Le village frontière de Sakaline, peuplé de 60 habitants et situé à une quarantaine de km de Vilnius est un exemple particulièrement parlant. En 2000, quand la Lituanie se pencha sur le projet de l’U.E et faute de trouver un accord pour tracer intelligemment la frontière, le village se trouva coupé en deux : 30 habitants côté Lituanie et 30 habitants côté Biélorussie.

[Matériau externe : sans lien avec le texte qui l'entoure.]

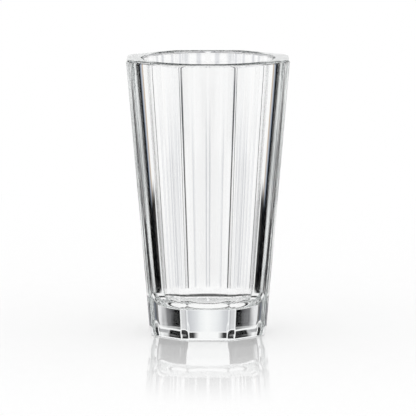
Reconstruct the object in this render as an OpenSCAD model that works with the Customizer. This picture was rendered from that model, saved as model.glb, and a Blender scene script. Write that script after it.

Au début de l’implantation des bornes, les villageois ne saisissaient pas véritablement qu’une frontière internationale passait au milieu de leur village et ils traversaient d’un pays à l’autre comme on traverse une rue... Mais il y a deux ans, un garde-frontière a été installé et les infractions ont peu à peu diminué, cette situation absurde divisa inévitablement Sakaline, jusqu’à la création de deux réseaux électriques différents. Nous frisons l’irrationnel quand le reporter nous rapporte cette anecdote : un paysan s’approcha d’eux à la fin de leur visite.
Vous venez pour le grillage ?
Non... Quel grillage ?
Je veux un grillage ! J’en ai marre de voir mes bêtes passer de l’autre côté sans pouvoir aller les chercher. Ca devient impossible !
Le garde-frontière ayant tout entendu lui répond.
Vous l’aurez votre grillage ! D’ici à la fin de l’année, rigide, 2,5 mètres de hauteur avec caméras. Ce sera une frontière moderne ici !
La détresse de ce paysan ne fait pas le poids dans la balance de la géopolitique européenne, mais il reste à noter que le cimetière de Sakaline est du côté lituanien. A imaginer que Dieu aurait choisi sa rive, il n’y a qu’un pas.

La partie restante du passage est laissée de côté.